[STATED PROBLEM]: Print the listing below exactly.

[INFORMATION SUPPLIED]:
##########
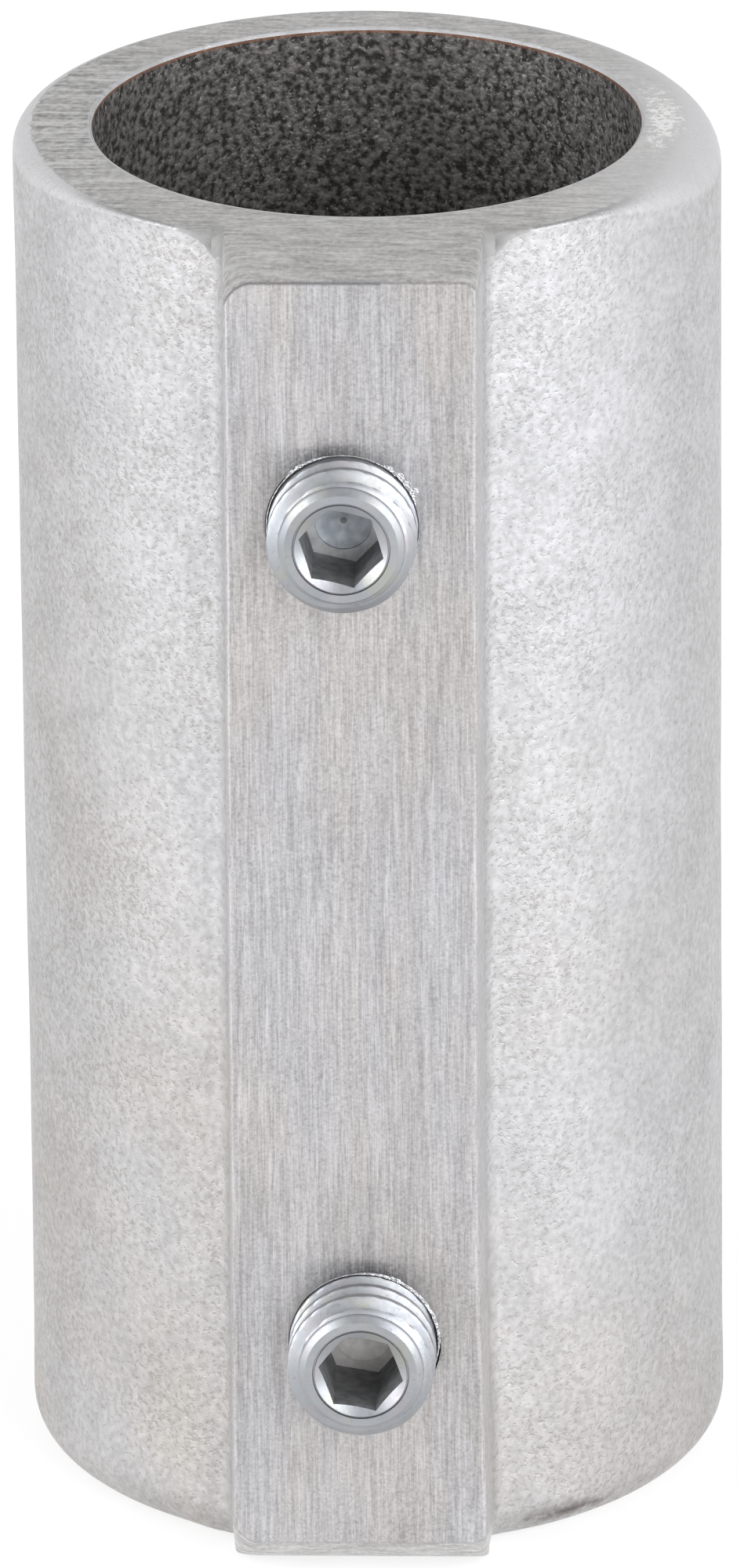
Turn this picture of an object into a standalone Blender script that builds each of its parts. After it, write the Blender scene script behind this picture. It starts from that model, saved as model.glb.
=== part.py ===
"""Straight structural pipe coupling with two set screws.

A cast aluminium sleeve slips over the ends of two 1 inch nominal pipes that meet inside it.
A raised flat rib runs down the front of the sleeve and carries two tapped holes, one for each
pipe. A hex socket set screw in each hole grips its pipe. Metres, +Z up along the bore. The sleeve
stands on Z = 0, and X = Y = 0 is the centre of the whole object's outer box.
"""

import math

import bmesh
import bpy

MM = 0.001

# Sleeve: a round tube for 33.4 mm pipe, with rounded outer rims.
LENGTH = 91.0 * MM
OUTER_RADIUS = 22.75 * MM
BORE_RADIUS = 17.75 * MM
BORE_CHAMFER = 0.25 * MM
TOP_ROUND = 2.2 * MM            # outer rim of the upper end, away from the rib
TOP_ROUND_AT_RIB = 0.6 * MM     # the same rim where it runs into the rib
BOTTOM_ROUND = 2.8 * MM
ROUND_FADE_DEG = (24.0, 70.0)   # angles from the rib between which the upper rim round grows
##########
[OUTPUT]:
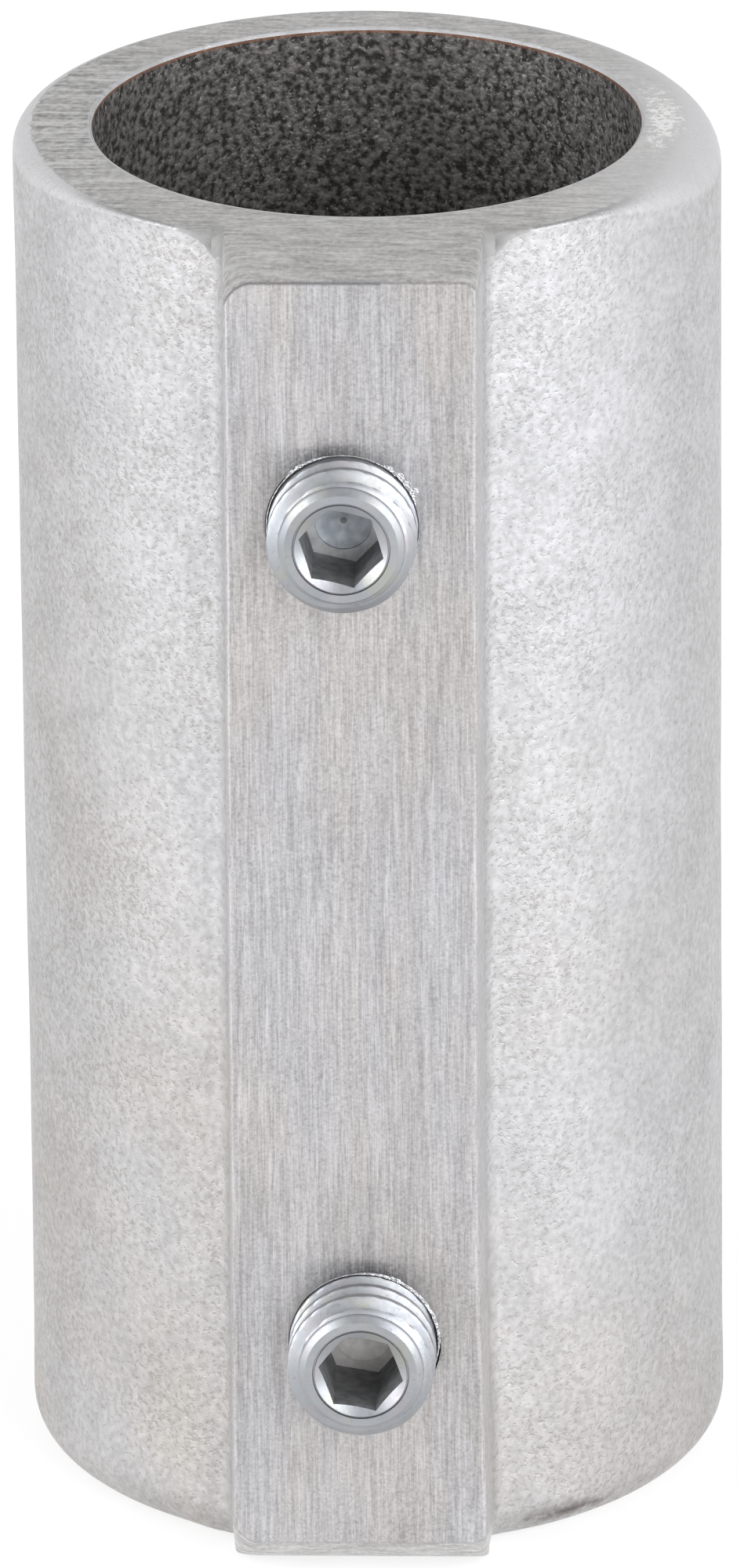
Turn this picture of an object into a standalone Blender script that builds each of its parts. After it, write the Blender scene script behind this picture. It starts from that model, saved as model.glb.
=== part.py ===
"""Straight structural pipe coupling with two set screws.

A cast aluminium sleeve slips over the ends of two 1 inch nominal pipes that meet inside it.
A raised flat rib runs down the front of the sleeve and carries two tapped holes, one for each
pipe. A hex socket set screw in each hole grips its pipe. Metres, +Z up along the bore. The sleeve
stands on Z = 0, and X = Y = 0 is the centre of the whole object's outer box.
"""

import math

import bmesh
import bpy

MM = 0.001

# Sleeve: a round tube for 33.4 mm pipe, with rounded outer rims.
LENGTH = 91.0 * MM
OUTER_RADIUS = 22.75 * MM
BORE_RADIUS = 17.75 * MM
BORE_CHAMFER = 0.25 * MM
TOP_ROUND = 2.2 * MM            # outer rim of the upper end, away from the rib
TOP_ROUND_AT_RIB = 0.6 * MM     # the same rim where it runs into the rib
BOTTOM_ROUND = 2.8 * MM
ROUND_FADE_DEG = (24.0, 70.0)   # angles from the rib between which the upper rim round grows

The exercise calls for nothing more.